I had heard that the actual historical cause of bathroom segregation was originally an attempt to obstruct women's (at that time) attempt to do more things outside the home.
The story goes: various places made bathroom segregation laws (using the "reducing violence" justification as a maybe-true-if-actually-implemented-as-implied excuse), and then built only men's bathrooms, or a very disproportionate number of toilets in men's rooms as compared to toilets in women's rooms, or placed the women's rooms in much more inconvenient locations like on different floors.

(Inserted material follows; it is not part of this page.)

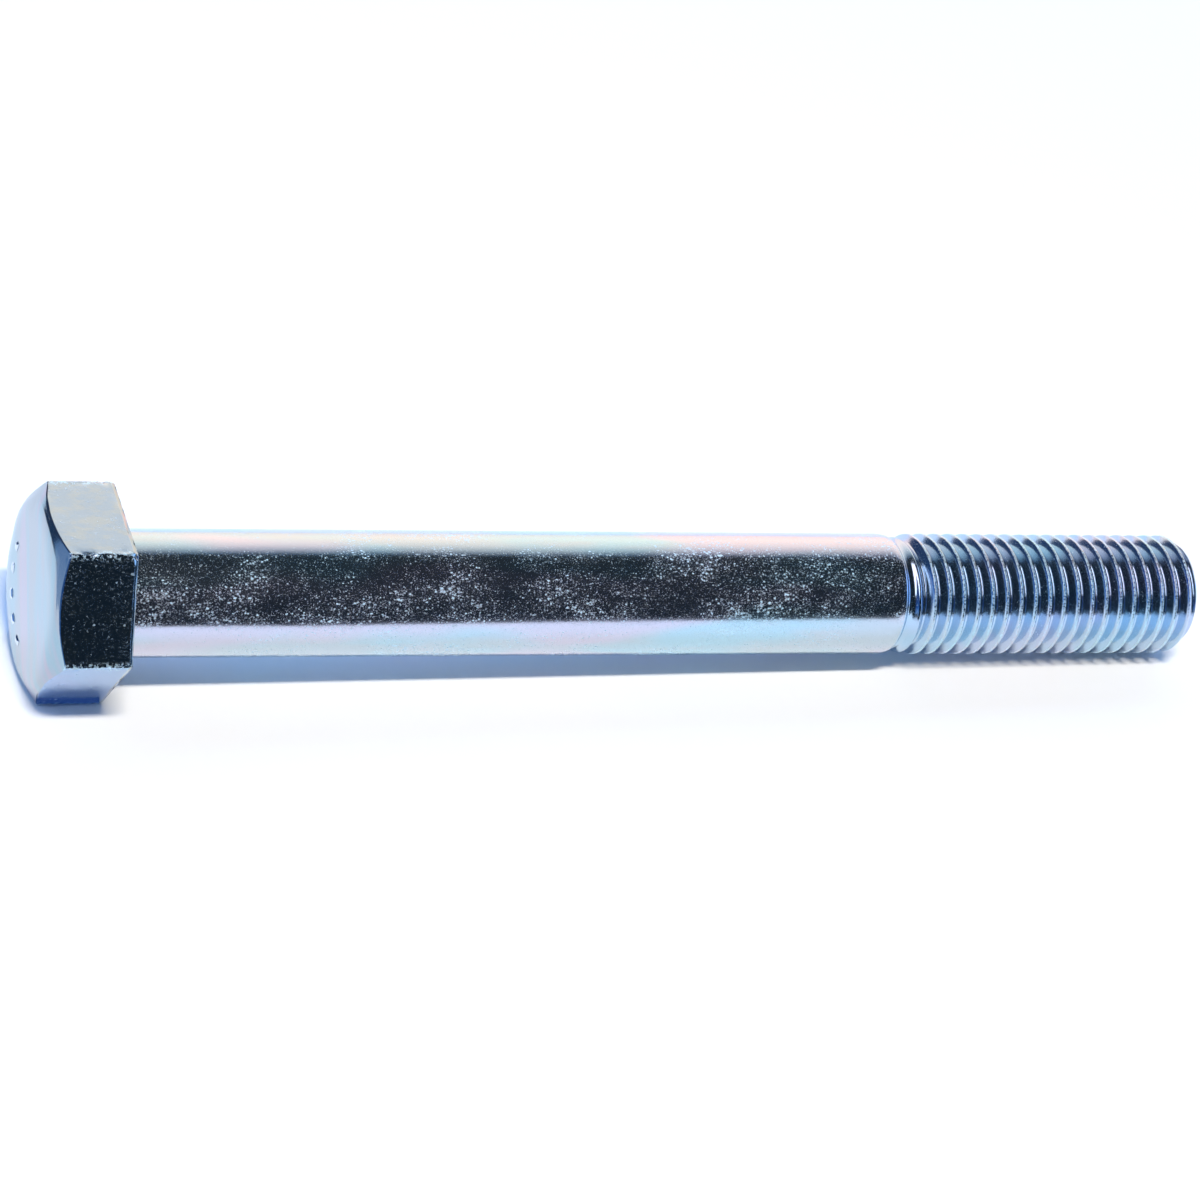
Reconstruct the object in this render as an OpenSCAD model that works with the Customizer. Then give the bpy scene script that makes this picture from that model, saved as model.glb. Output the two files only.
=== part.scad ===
// Hex bolt, lying along X: the head is on the -X side and the thread on the +X side.
// The origin is the centre of the bearing face under the head. Millimetres, +Z up.

/* [Head] */
// Distance across the flats of the hexagon
across_flats = 28.58; // [24:0.01:36]
// Height of the head, from the bearing face to the crown
head_height = 11.9; // [9:0.1:16]
// Inset of the flat crown from the flats of the hexagon
crown_inset = 1.3; // [0.4:0.1:2.5]
// Angle between the crown and the chamfer round it
chamfer_angle = 30; // [15:1:40]
// Width of the bevel round the bearing face
bearing_bevel = 0.7; // [0.2:0.1:1.5]

/* [Crown marks] */
// Number of raised dashes in the arc
mark_count = 5; // [1:1:9]
// Length of one dash
mark_length = 1.6; // [1:0.1:2.5]
// Width of one dash
mark_width = 0.7; // [0.4:0.1:1.5]
// Height of the dashes above the crown
mark_height = 0.25; // [0.1:0.05:0.5]
// Radius of the arc that the dashes lie on
mark_arc_r = 9.2; // [7:0.1:10]
// Angle from one dash to the next
mark_step = 24; // [20:1:40]
// Direction of the middle of the arc, from +Y towards +Z
mark_direction = -41; // [-180:1:180]

/* [Shank] */
// Diameter of the plain shank
shank_d = 18.9; // [15:0.05:23]
// Length of the plain shank, from the bearing face
shank_length = 125.2; // [60:0.1:200]
// Radius of the fillet between the head and the shank
fillet_r = 0.8; // [0.4:0.1:1.5]
// Depth to which the root of the shank is let into the head
root_depth = 1; // [0.5:0.1:3]

/* [Thread] */
// Outside diameter of the thread
thread_d = 19.0; // [15.5:0.05:22]
// Pitch of the thread
pitch = 2.54; // [1.5:0.01:3.2]
// Length from the neck to the point, run-out included
thread_length = 51.7; // [25:0.1:80]
// Length over which the thread fades in beside the neck
runout_length = 3.6; // [2:0.1:8]
// Length of the neck, between the shank and the thread
neck_length = 0.9; // [0.4:0.1:2]
// Length of the chamfered point
point_length = 2; // [1:0.1:4]
// Distance from the root of the thread in to the rim of the point
point_inset = 0.1; // [0.1:0.1:1]

/* [Hidden] */

// Steps round one turn of the thread, and the facets of true circles
turn_steps = 32;
round_steps = 96;
// Room by which cutting bodies pass the faces that they cut
over = 1;

corner_r = across_flats / 2 / cos(30);
crown_r = across_flats / 2 - crown_inset;
chamfer_depth = (corner_r + over - crown_r) * tan(chamfer_angle);

// A 60 degree thread form: crest flat of P/8, root flat of P/4
crest_flat = pitch / 8;
root_flat = pitch / 4;
flank = (pitch - crest_flat - root_flat) / 2;
crest_r = thread_d / 2;
root_r = crest_r - flank / tan(30);
// Rolling raises the crests as far as it sinks the roots, so the blank lies half way
blank_r = (crest_r + root_r) / 2;
rim_r = root_r - point_inset;

thread_start = shank_length + neck_length;
thread_end = thread_start + thread_length;
// The helix starts just past the neck, and its last turn ends just short of the point
end_gap = 0.05 * pitch;
helix_start = thread_start + end_gap;
form_width = 2 * flank + crest_flat;
helix_steps = floor((thread_end - 2 * end_gap - form_width - helix_start) / pitch * turn_steps);

// Turns a body that was drawn along Z so that it lies along X
module along_x() {
    rotate([0, 90, 0]) children();
}

// A prism with flats above and below once it lies along X
module hexagon_prism(length) {
    rotate([0, 0, 30]) linear_extrude(length) circle(r = corner_r, $fn = 6);
}

// The body of revolution that holds the crown and its chamfer, crown at the bottom
module crown_cone() {
    rotate_extrude($fn = round_steps)
        polygon([
            [0, 0],
            [crown_r, 0],
            [corner_r + over, chamfer_depth],
            [corner_r + over, head_height],
            [0, head_height]
        ]);
}

// A wedge that takes the edge off one flat, on the bearing side
module bevel_cut() {
    translate([across_flats / 2, 0, head_height - bearing_bevel])
        rotate([0, -45, 0])
            translate([0, -across_flats, -across_flats / 2])
                cube([across_flats, 2 * across_flats, across_flats]);
}

module hex_head() {
    color("lightsteelblue")
        translate([-head_height, 0, 0])
            along_x()
                difference() {
                    intersection() {
                        hexagon_prism(head_height);
                        crown_cone();
                    }
                    for (side = [0 : 5]) rotate([0, 0, 60 * side]) bevel_cut();
                    translate([0, 0, head_height - root_depth])
                        cylinder(h = root_depth + over, r = shank_d / 2 + fillet_r, $fn = round_steps);
                }
}

// An arc of plain dashes on the crown
module head_marks() {
    color("lightsteelblue")
        for (i = [0 : mark_count - 1])
            rotate([mark_direction + (i - (mark_count - 1) / 2) * mark_step, 0, 0])
                translate([-head_height - mark_height, mark_arc_r - mark_width / 2, -mark_length / 2])
                    cube([mark_height, mark_width, mark_length]);
}

// The foot of the shank, let into the head, and the fillet that rises from the bearing face
module shank_root() {
    color("silver")
        translate([-root_depth, 0, 0])
            along_x()
                rotate_extrude($fn = round_steps)
                    difference() {
                        square([shank_d / 2 + fillet_r, root_depth + fillet_r]);
                        translate([shank_d / 2 + fillet_r, root_depth + fillet_r])
                            circle(r = fillet_r, $fn = round_steps);
                    }
}

module shank() {
    color("silver")
        translate([fillet_r, 0, 0])
            along_x()
                cylinder(h = shank_length - fillet_r, d = shank_d, $fn = round_steps);
}

module neck() {
    color("silver")
        translate([shank_length, 0, 0])
            along_x()
                cylinder(h = neck_length, r1 = shank_d / 2, r2 = blank_r, $fn = round_steps);
}

// Part of the full thread height at a place along the axis: none at the neck, all past the run-out
function thread_share(x) = min(1, max(0, (x - helix_start) / runout_length));

// Radius of the point's cone at a place along the axis
function point_r(x) = rim_r + (crest_r - rim_r) * (thread_end - x) / point_length;

// The four corners of the thread form, as [distance along the axis, full radius]
form = [[0, root_r], [flank, crest_r], [flank + crest_flat, crest_r], [form_width, root_r]];
foot = len(form) - 1;

// A point at a radius and an angle round the X axis
function on_ring(x, r, turn) = [x, -r * sin(turn), r * cos(turn)];

// One corner of the thread form, after so many steps along the helix
function helix_point(step, corner) =
    let (
        start = helix_start + pitch * step / turn_steps,
        x = start + form[corner][0],
        r = blank_r + (form[corner][1] - blank_r) * thread_share(start)
    )
    on_ring(x, min(r, point_r(x)), 360 * step / turn_steps);

// The points are the helix's, then those of a ring at each end
start_ring = (helix_steps + 1) * len(form);
end_ring = start_ring + turn_steps;
function on_helix(step, corner) = step * len(form) + corner;
function on_start(step) = start_ring + step % turn_steps;
function on_end(step) = end_ring + step % turn_steps;

// The two triangles of a four-cornered patch
function patch(a, b, c, d) = [[a, c, b], [a, d, c]];

module thread() {
    last_turn = helix_steps - turn_steps;
    points = [
        for (step = [0 : helix_steps], corner = [0 : foot]) helix_point(step, corner),
        for (step = [1 : turn_steps]) on_ring(thread_start, blank_r, 360 * (step - 1) / turn_steps),
        for (step = [1 : turn_steps]) on_ring(thread_end, rim_r, 360 * (last_turn + step - 1) / turn_steps)
    ];
    // Flanks and crests, then the root between one turn and the next
    ridge = [
        for (step = [0 : helix_steps - 1], corner = [0 : foot - 1])
            each patch(
                on_helix(step, corner), on_helix(step + 1, corner),
                on_helix(step + 1, corner + 1), on_helix(step, corner + 1)
            )
    ];
    root = [
        for (step = [0 : last_turn - 1])
            each patch(
                on_helix(step, foot), on_helix(step + 1, foot),
                on_helix(step + 1 + turn_steps, 0), on_helix(step + turn_steps, 0)
            )
    ];
    // The first turn out to the neck, and the last turn out to the rim of the point
    start_side = [
        for (step = [0 : turn_steps - 1])
            each patch(on_start(step), on_start(step + 1), on_helix(step + 1, 0), on_helix(step, 0))
    ];
    end_side = [
        for (step = [0 : turn_steps - 1])
            each patch(
                on_helix(last_turn + step, foot), on_helix(last_turn + step + 1, foot),
                on_end(step + 1), on_end(step)
            )
    ];
    // The small flat steps in which the ridge begins and ends
    start_step = [
        [on_helix(turn_steps, 0), on_helix(0, 0), on_start(0)],
        for (corner = [0 : foot - 1]) [on_helix(turn_steps, 0), on_helix(0, corner + 1), on_helix(0, corner)]
    ];
    end_step = [
        for (corner = [0 : foot - 1])
            [on_helix(last_turn, foot), on_helix(helix_steps, corner), on_helix(helix_steps, corner + 1)],
        [on_helix(last_turn, foot), on_helix(helix_steps, foot), on_end(0)]
    ];
    caps = [
        [for (step = [0 : turn_steps - 1]) on_start(step)],
        [for (step = [turn_steps - 1 : -1 : 0]) on_end(step)]
    ];
    color("lightsteelblue")
        polyhedron(points, concat(ridge, root, start_side, end_side, start_step, end_step, caps));
}

hex_head();
head_marks();
shank_root();
shank();
neck();
thread();
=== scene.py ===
"""A zinc plated hex bolt: head, crown marks, shank and rolled thread on a pale studio floor."""

import math

import bmesh
import bpy
import numpy as np
from mathutils import Matrix, Vector, noise


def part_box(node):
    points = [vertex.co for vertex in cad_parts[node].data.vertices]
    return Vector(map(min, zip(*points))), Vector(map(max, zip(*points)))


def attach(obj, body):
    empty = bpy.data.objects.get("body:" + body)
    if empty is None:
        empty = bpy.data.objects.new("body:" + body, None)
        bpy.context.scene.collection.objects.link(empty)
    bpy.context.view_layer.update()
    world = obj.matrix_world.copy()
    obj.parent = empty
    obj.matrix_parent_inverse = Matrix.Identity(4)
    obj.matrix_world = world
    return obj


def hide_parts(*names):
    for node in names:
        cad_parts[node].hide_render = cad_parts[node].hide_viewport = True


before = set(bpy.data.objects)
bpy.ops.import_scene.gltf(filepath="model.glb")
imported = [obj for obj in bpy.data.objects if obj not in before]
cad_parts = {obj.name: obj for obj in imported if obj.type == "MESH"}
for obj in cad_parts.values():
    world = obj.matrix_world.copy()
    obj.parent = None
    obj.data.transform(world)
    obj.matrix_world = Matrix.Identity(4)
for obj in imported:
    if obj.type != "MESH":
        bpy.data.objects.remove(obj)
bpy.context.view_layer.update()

bl_info = {
    "name": "Hex bolt",
    "version": (1, 0, 0),
    "blender": (4, 5, 0),
    "location": "View3D > Sidebar > Hex bolt",
    "description": "Makes a zinc plated hex bolt and the studio it lies in",
    "category": "Add Mesh",
}

MM = 0.001
HEAD_LOW, HEAD_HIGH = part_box("hex_head")
MARKS_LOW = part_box("head_marks")[0]
ROOT_LOW, ROOT_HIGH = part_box("shank_root")
SHANK_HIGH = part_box("shank")[1]
NECK_LOW, NECK_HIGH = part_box("neck")
THREAD_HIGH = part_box("thread")[1]
# Vertices closer than this are one vertex
WELD = 1e-7
# Steps round the shank and round one turn of the thread
SHANK_STEPS = 144
TURN_STEPS = 96
# The shank's end is rounded off over this length, and loses this much of its radius
SHOULDER_LENGTH = 1.3 * MM
SHOULDER_DROP = 0.16 * MM
# The floor's tilt, and where along the bolt its head stands on the floor
FLOOR_TILT = math.radians(1.56)
STANDS_AT = -0.35 * MM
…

This regime ended years later with further laws requiring certain equalities in men's versus women's bathrooms, leaving behind the actual bathroom segregation as a historical artifact, rather than it today being a measure implemented for the purpose of addressing a known violence problem.

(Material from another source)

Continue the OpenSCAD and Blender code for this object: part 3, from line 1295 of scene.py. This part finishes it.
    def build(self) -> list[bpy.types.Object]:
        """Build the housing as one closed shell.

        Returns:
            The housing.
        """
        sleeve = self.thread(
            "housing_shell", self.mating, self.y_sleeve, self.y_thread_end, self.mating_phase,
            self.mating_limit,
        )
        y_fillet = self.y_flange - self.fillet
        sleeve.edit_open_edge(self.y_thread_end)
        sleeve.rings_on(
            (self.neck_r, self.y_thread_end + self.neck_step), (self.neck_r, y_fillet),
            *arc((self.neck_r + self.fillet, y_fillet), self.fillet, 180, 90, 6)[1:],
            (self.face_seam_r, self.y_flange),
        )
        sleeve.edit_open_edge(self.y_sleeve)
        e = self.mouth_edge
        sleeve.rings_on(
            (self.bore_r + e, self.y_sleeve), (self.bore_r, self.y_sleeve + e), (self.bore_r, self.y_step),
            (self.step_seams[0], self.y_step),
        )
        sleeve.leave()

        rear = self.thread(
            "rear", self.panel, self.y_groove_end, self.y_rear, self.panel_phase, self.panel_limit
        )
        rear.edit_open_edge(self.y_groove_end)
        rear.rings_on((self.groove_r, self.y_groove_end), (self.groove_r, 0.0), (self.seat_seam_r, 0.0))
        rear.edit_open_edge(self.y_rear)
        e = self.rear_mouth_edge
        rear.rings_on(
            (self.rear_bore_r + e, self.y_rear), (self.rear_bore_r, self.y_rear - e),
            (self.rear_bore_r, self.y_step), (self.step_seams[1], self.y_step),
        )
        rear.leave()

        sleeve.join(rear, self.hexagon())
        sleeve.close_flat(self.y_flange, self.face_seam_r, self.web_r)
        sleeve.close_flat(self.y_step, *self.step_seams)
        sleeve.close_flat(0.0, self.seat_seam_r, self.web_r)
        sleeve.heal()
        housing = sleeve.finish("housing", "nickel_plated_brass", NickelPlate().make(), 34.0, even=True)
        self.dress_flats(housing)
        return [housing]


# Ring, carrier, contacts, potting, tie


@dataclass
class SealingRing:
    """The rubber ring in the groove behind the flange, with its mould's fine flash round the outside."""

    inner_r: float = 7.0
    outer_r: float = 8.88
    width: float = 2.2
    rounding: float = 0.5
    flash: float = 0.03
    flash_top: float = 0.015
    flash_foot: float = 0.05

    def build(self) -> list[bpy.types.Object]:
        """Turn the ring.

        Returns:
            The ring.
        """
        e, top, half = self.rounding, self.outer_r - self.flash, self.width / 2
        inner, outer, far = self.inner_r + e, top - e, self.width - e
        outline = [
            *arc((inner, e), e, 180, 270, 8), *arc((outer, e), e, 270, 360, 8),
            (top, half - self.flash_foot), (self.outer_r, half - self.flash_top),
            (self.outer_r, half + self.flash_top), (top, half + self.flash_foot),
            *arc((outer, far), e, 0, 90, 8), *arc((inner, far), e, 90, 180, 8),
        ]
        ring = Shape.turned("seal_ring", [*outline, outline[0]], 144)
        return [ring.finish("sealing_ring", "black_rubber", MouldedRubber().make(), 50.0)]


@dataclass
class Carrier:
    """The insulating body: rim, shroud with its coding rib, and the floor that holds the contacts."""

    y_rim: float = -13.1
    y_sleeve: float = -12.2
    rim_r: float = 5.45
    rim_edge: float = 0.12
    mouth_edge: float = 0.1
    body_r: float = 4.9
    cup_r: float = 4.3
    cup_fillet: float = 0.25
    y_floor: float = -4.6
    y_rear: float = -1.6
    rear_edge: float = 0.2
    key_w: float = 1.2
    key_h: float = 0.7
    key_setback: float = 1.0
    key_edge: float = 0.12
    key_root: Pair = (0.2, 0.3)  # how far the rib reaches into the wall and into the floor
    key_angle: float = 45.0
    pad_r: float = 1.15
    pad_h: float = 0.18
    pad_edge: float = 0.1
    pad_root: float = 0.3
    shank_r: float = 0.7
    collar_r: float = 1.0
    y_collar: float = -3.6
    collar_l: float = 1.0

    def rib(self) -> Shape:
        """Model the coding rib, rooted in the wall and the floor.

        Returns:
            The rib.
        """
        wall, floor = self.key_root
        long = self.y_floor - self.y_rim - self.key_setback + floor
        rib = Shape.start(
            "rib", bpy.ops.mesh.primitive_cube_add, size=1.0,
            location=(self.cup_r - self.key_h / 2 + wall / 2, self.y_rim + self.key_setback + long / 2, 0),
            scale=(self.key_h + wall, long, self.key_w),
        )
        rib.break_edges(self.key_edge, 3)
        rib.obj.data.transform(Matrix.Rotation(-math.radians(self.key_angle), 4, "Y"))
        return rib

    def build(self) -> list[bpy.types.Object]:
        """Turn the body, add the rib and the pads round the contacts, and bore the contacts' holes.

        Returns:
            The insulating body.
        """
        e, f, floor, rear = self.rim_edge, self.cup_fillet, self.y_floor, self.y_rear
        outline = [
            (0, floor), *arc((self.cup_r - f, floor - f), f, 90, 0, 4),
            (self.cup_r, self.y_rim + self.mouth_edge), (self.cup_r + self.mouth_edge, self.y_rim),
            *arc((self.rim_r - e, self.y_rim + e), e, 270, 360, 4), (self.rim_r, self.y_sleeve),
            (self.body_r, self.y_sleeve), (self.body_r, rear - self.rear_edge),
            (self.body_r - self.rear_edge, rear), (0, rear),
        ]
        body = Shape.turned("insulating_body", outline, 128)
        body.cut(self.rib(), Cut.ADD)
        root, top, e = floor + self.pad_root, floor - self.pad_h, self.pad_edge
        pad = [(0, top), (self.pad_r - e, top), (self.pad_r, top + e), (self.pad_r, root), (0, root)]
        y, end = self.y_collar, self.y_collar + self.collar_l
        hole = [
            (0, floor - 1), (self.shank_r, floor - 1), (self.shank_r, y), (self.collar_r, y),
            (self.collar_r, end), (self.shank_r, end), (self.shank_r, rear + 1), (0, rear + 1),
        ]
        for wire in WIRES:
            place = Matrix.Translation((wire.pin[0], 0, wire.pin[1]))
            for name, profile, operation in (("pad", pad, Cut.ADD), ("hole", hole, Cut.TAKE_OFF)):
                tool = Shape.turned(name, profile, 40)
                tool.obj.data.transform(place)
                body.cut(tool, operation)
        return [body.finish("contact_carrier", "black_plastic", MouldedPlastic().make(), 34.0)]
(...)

Non-sequitur: it's my estimate that more total violence results in the hypothetical where strict bathroom-matching-birth laws send trans folks into bathrooms in which they visibly do not belong, than in the hypothetical where t is is not the case. (Recall Social Dark Matter: the vast majority of trans folks do not stand out as such -- they look like their chosen gender.) Despite it (supposedly) slightly reducing violence targeting cisgender folks in exchange for an increase in violence targeting transgender folks, I worry this trade-off is acknowledged and considered acceptable.

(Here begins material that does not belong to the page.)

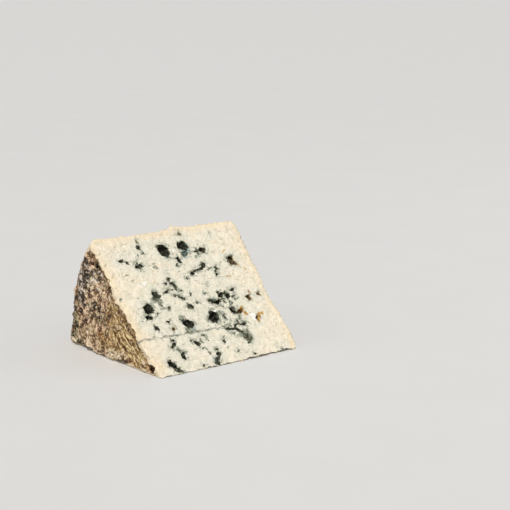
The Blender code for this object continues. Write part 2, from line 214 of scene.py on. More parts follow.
# Blotches on the left rind: back from the middle, up, radius along Y, radius along Z, strength
OCHRE_BLOTCHES = [
    (20, 13, 7, 4, 0.7), (-26, 8, 14, 8, 1.0), (-14, 18, 10, 11, 1.0), (-4, 27, 8, 8, 0.9),
    (-8, 12, 10, 10, 0.9), (8, 9, 10, 6, 0.6), (4, 42, 4, 4, 0.6), (22, 8, 8, 6, 0.5),
    (10, 38, 6, 4, 0.35), (-24, 17, 8, 9, 1.0),
]
GREY_BLOTCHES = [
    (14, 45, 8, 3.4, 1.0), (26, 40, 10, 8, 0.95), (30, 30, 5, 8, 0.7), (24, 50, 6, 5, 0.6),
    (16, 37, 8, 3, 0.5), (20, 24, 5, 5, 0.4),
]
# The entries at (12.4, 50.6), (2.6, 45) and (-36.8, 3.0) sit in torn hollows and are painted shade there; the
# others are the rind's own dark patches.
DARK_BLOTCHES_AND_PIT_SHADE = [
    (12.4, 50.6, 4.2, 3.0, 1.0), (38, 11, 5, 13, 0.9), (34, 4, 6, 4, 0.8), (23, 43, 7, 1.4, 0.9),
    (-1.6, 40, 1.6, 4.0, 0.7), (2.6, 45, 2.4, 1.8, 0.8), (-2, 36, 2, 2, 0.7), (8, 21, 9, 3, 0.6),
    (14, 26, 8, 3, 0.6), (16, 14, 2, 7, 0.5), (36, 24, 3, 6, 0.6), (-20, 22.6, 2.4, 1.4, 0.5),
    (16, 57, 1.6, 0.8, 0.9), (-36.8, 3.0, 1.8, 1.4, 0.6), (2, 18, 4, 1.6, 0.5), (30, 20, 5, 2, 0.5),
    (19, 28, 5, 4, 0.5), (20, 22, 4, 4, 0.5), (0, 16, 6, 6, 0.36), (0, 24, 5, 4, 0.3), (-30, 6, 4, 3, 0.3),
]
# Its first entry, at (15.5, 43.6), is a painted highlight; the others are the rind's own pale patches.
PALE_BLOTCHES_AND_HIGHLIGHT = [
    (15.5, 43.6, 2.2, 1.3, 1.0), (12, 45, 3, 1.4, 0.6), (-12, 20, 6, 2, 0.4), (-12, 7, 5, 3, 0.5),
    (24, 7, 5, 3, 0.5), (24, 35, 4, 2, 0.5), (-4, 4, 5, 4, 0.6), (24, 10, 3, 2, 0.6), (6, 38, 9, 5, 0.7),
    (20, 38, 6, 3, 0.5), (27, 6, 9, 4, 0.6), (20, 14, 6, 4, 0.5), (10, 31, 6, 3, 0.4),
    (-33, 0.4, 6, 1.2, 0.8), (38, 2, 4, 2.4, 0.9), (12, 6, 7, 4, 0.5), (20, 7, 7, 5, 0.7),
]
RUST_BLOTCHES = [
    (-35.4, 3.4, 6.4, 4.8, 1.0), (-5, 9, 4.6, 4, 0.6), (6, 11, 6, 4, 0.8), (17, 8, 2, 6, 0.7),
    (12, 52, 5, 3, 0.5), (-1, 22, 6, 5, 1.0), (12, 34, 6, 3, 0.3), (1, 14, 6, 4, 1.0),
]

STAINS = {
    "teal": TEAL_STAINS,
    "grey": GREY_STAINS,
    "ochre": OCHRE_STAINS,
    "brown": BROWN_STAINS,
    "white_and_highlight": WHITE_STAINS_AND_HIGHLIGHT,
}
# The rind's colours: blotches on the left, number of its noise, how common at the foot and at the top
RIND_ZONES = {
    "rind_ochre": (OCHRE_BLOTCHES, 30, 0.45, -0.25),
    "rind_grey": (GREY_BLOTCHES, 40, -0.3, 0.4),
    "rind_dark_and_pit_shade": (DARK_BLOTCHES_AND_PIT_SHADE, 50, -0.25, -0.35),
    "rind_rust": (RUST_BLOTCHES, 60, 0.0, -0.3),
    "rind_pale_and_highlight": (PALE_BLOTCHES_AND_HIGHLIGHT, 70, -0.4, -0.4),
}

# Where crumbs cling, in millimetres: how many, ranges of x, y and z, smallest and largest size
CRUMB_PLACES = [
    (26, (-56, -56), (-14, 2), (0.4, 5.0), (0.25, 0.8)), (8, (-56, -56), (-38, -28), (0.4, 6.0), (0.25, 0.6)),
    (8, (-56, -56), (36, 43), (0.4, 3.0), (0.3, 0.9)), (14, (-56, -56), (-24, 34), (0.4, 1.6), (0.2, 0.5)),
    (7, (0, 14), (20, 21), (68, 69), (0.2, 0.5)), (20, (-44, 45), (-50, -49), (0.2, 1.0), (0.2, 0.6)),
    (5, (56, 56), (-42, -38), (0.3, 1.5), (0.2, 0.5)), (14, (56, 56), (-30, 40), (0.3, 2.0), (0.25, 0.7)),
    (24, (-42, 42), (-40, 10), (70, 71), (0.15, 0.4)),
]
CRUMB_SEED = 5


def smooth_step(values, low, high):
    """0 below low, 1 above high, and an S between; with low above high it falls instead."""
    share = np.clip((values - low) / (high - low), 0, 1)
    return share * share * (3 - 2 * share)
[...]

In the absence of these laws, the standard advice I hear trans folks give each other is "use the bathroom that matches your appearance, even if that means using a dispreferred bathroom because you don't yet or can't look the part" "or you know, keep an eye out for the rare nonsegregated or single-occupancy bathroom".
It appears from my point of view that the expected exploitation isn't happening (or is happening very rarely, far below the expected rate.)
I can't say I know of any such cases (trans or "trans" persons cheating, exploiting, grifting) first-hand, nor even second-hand without mass media having amplified the story.
Quite to the contrary, four of the five trans people I've met have been far more than average concerned with being prosocial. This cashes out in a few different ways. Least-healthily as experiencing difficulty asking for help or advocating for themselves, for fear of inconveniencing anyone else. Two as just being very trustworthy and moral. And one who is extraordinarily helpful, jumping in and assisting with any heavy manual labor (ex: moving residences) or home improvement tasks among this person's extended social circle, that come to this person's attention. (The fifth is in chronic pain from a spinal injury, a bit unpleasant of demeanor, but notably not cheating/exploiting/grifting.)
My mental model for why we don't observe the expected exploitation is that "not using a false trans label for antisocial personal gain" is mostly self-enforced by the risk that a potential transgressor would be susceptible to gender dysphoria (which, I'm guessing from very sparse data, about half of cisgender people are), and might inflict gender dysphoria upon themselves if engaging in unneeded gender transition. Similarly to honesty/morality self-enforced by guilt, as in Guilt: Another Gift Nobody Wants.
Also in my model: transition is mostly slow and/or expensive, so there are easier ways to cheat, if one was so inclined.
I think that "seeking a reasonable interpretation that allows a statement to be true, which you're pretty sure the speaker did not mean" is probably ill-advised. I'm having trouble articulating why I have that intuition though.
Update: had the thought that this might be advisable in high-trust contexts, for example with a significant other. Taking from this that "it depends" is a better take than my original "seems ill-advised".
Will this become a sequence of essays? I'd be interested to hear your take on the fundamental questions at length.